Once Tommy was launched, he turned his attention to the next opportunity to capitalize on a quintessentially American icon – Coca-Cola -- and, with it, just-in-time demand ''Why should it take years for a designer to become a sensation?'' Mohan asked. ''Why should a line grow slowly when it can be big from the start?'' And in 1986, he launched Coca-Cola apparel in traditional retailers and through touch-screen computers in company-owned stores under a name that aged poorly, Fizazz. You can guess what happened next. After an initial pop, sales fell flat. Overextended, Mohan faced a financial crisis, and in 1988 he sold Tommy Hilfiger to a group of investors but retained the rights to Tommy Hilfiger in India.

The deal was prescient. A decade later, Mohan saw the emergence of the high-tech sector in India and the simultaneous rise of the middle class, and he launched a Tommy Hilfiger store in India.
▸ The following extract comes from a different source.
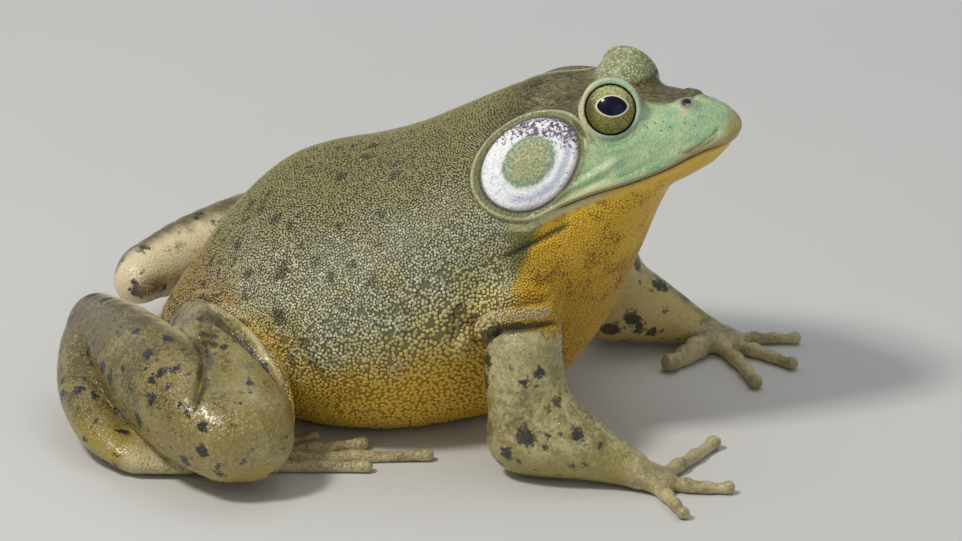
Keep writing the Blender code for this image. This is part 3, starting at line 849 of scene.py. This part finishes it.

And while his jeans cost the average Indian worker 2 months' wages, they were a big hit. Recognizing the need for the proper venue to sell his clothes, Mohan then opened the first luxury shopping mall in India, the Galleria in Mumbai.

Fast forward to today. Mohan is now living in Phuket and still innovating. He recently launched The Vanderbilt Estate, a luxury 4-story estate on 12 acres in Phuket. Love it? Rent it.


EXPLOIT THE FLAW The real source of competitive advantage may be exploiting the flaw in established industry wisdom by asking questions no one else asks. What are the industry heuristics that everyone believes? And when you hear, “we can’t do that, we don’t have that, it can’t be done," ask yourself: "what are our constraints? Who would we be without them? What can we do to dismantle at least one barrier?” Why not designer jeans?

"CLASS TO MASS” – Modest-income consumers aspire to purchase luxury goods. How can luxury goods become more accessible to the mass audiences you serve? Trickle-down adoption is an innovation strategy that can apply to all consumer products, whether fashion, food, or technology.

A DIVERSE WORKFORCE OUTPERFORMS In Harvard Business Review’s study of venture-backed startups from 1990-2018, researchers found that teams in venture-backed businesses that shared the same ethnicity UNDER-performed diverse groups. A McKinsey study of over 1000 companies found that organizations in the top quartile for ethnic/cultural diversity among executives were 36% more likely to achieve above-average profitability. A diverse workforce of outsiders is not a “woke” philosophy but a strategic advantage.

"GO BIG OR GO HOME" Mohan lived that mantra of the dot-com era. Blessed with deep pockets from his family’s apparel empire, Mohan had unbounded ideas. He recognized the signaling power of a big spend and the compounding effect when it was deployed in an under-utilized media vehicle. That strategy of identifying underutilized media vehicles is still a good one, but "Go Big or Go Home" has a price you may not want to pay -- bankruptcy.

DO IT WELL THE FIRST TIME OR SOMEONE WILL DO IT BETTER. Mohan advertised fashion with celebrity endorsements, but Calvin did it better. Roger Enrico, CEO of PepsiCo and Mohan’s classmate from Babson, did it better still, transforming a Coco-Cola-wannabe into a food and beverage giant through celebrity endorsements, a strategy that Mohan pioneered.

HIRE AN OUTSIDER Mohan was an outsider his entire life. Challenges to the status quo often come from an outsider who can see what insiders can’t. Mohan saw what fashion insiders couldn’t see – how to capture the essence of America in a single brand, Tommy Hilfiger, and how to monetize the aspirations of a burgeoning middle class. Research conducted by Cattani & Ferriani and published in the excellent article in HBR, “How Outsiders Become Gamechangers," suggests that, outsider success occurs not just despite outsider status, but because of it.’

So hire outsiders, a diverse group, who may see what you can’t, who will ask questions you won’t. Experiment to know where to place your big bets. And if you insist on swinging big, have deep pockets. Then one day, you too will transform an industry.